8. Zihinsel Azmi Geliştirme: Eleştirel düşünen biri olmak kolay değildir.

Zaman ve çaba gerektirir. Eleştirel düşünenler, zorluklara, engellere ve hüsranlara rağmen, zihinsel iç görülerin ve gerçeklerin peşinden gitmeye devam ederler.

Anlamlı değişikliğin sabır ve çok çalışmayı gerektirdiğinin farkındadırlar. Önemli sorunlar geniş ölçüde düşünmeyi, araştırmayı ve mücadeleyi gerektirir. Yeni bir görüşün düşünülmesi zaman alır. İnsanlar dikkatle düşünmeye en fazla ihtiyaçları oldukları zamanda, çoğunlukla sabırsız davranır. İnsanlar nadiren sorunları ya da problemleri açık bir şekilde tanımlar, kavramlar belirsiz kalır, ilgili konular sınıflandırılmaz. Öğrenciler zihinsel azmin gerekliliği konusunda görüş sahibi olmalıdırlar.

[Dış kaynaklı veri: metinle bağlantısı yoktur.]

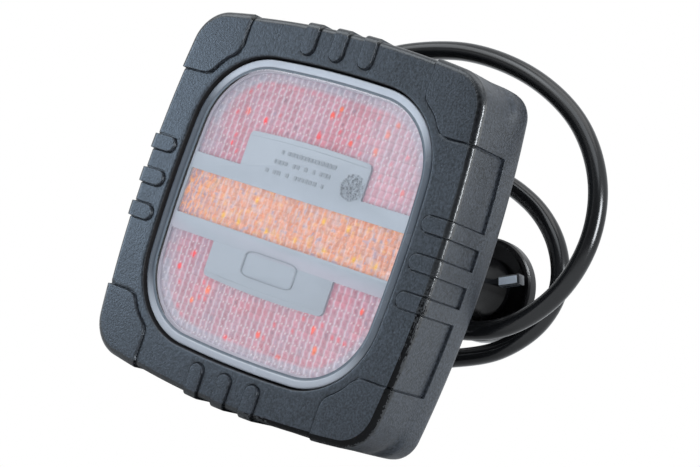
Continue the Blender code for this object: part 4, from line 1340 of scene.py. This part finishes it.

9. Düşünme Becerisine Güven Duymayı Geliştirme: Akılcı birey, usa vurmanın gücünü ve akılcı standartlar ile uyumlu düşünmeyi disipline etmenin değerini bilir. Aslında, bilimdeki ve insan bilgisindeki tüm gelişmeler de, bu gücü doğrulamaktadır. Yerinde cesaretlendirme ve yetiştirme ile bireyler, toplumda ve insanın doğasında var olan kök salmış engellere rağmen kendileri için düşünme, akılcı görüşler oluşturma, akılcı sonuçlara ulaşma, mantıklı, anlamlı düşünme ve de düşünme ile birbirini ikna etme yeteneklerini geliştirebilirler. Bu, insanın fikrini değiştirmek için güç kullanılmasını reddetmek anlamına gelir. Demokrasinin kurulmasında bu güven temeldir. Tavsiye edilen güven eyleminin körü körüne olmamasına dikkat edilmeli, günlük deneyimler ve akademik çalışmalar ışığında test edilmelidir. Diğer bir deyişle mantığa güvenilmesi gerekir, çünkü mantık işe

yaramaktadır. Düşünme becerisine duyulan güven, sezgilerin gerçek olduğunu yadsımaz; aksine önyargı ile sezginin birbirinden ayrılmasını sağlar.